SUPPLIED MATERIAL:
########

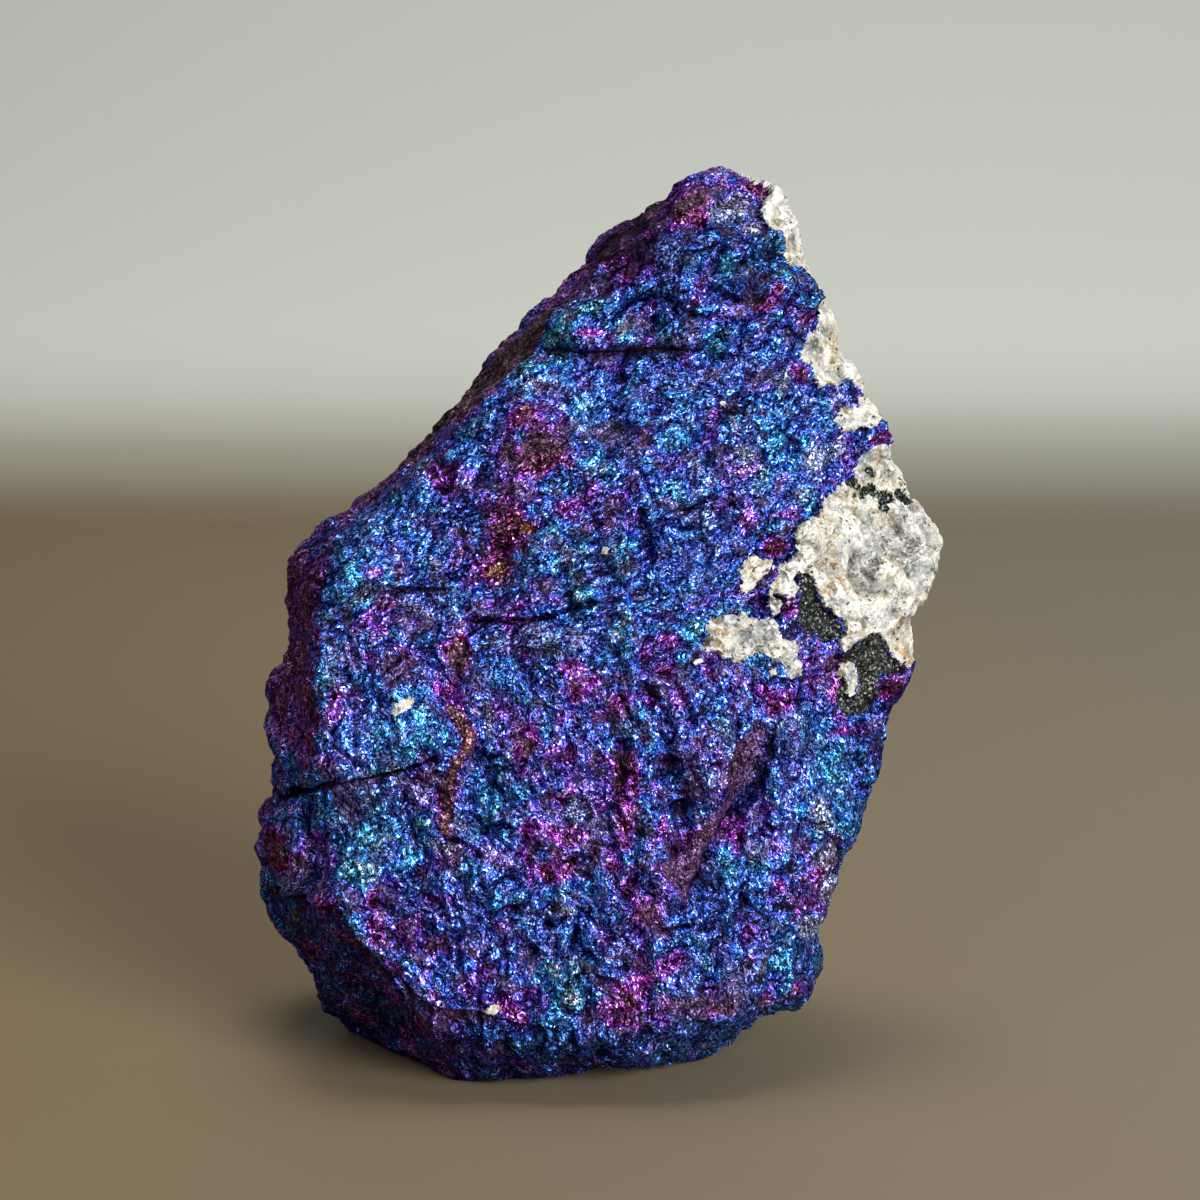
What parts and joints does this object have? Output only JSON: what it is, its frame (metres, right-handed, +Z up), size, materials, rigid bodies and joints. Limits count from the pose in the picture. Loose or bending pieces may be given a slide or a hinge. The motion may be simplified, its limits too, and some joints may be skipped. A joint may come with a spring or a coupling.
{
  "type": "peacock ore specimen",
  "caption": "Rough lump of tarnished peacock ore with a pale host-rock edge, taller than wide, standing on a small flat foot.",
  "frame": {"origin": "under the middle of the box, on the surface that the lump stands on", "axes": "+Z up along the longest extent, +Y from the broad broken front face towards the back, +X to the right of the front face"},
  "size_m": [0.086, 0.06, 0.11],
  "materials": {
    "tarnished_ore": "rough broken copper-iron sulphide with a glittering blue, violet and magenta tarnish, and a patch of dull cream host rock on its right edge"
  },
  "bodies": {
    "root": {"ore_lump": "tarnished_ore"}
  },
  "joints": []
}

########

WHAT IS BEING ASKED: Only a number is wanted: how many lines contain "joints"?

RESPONSE: 2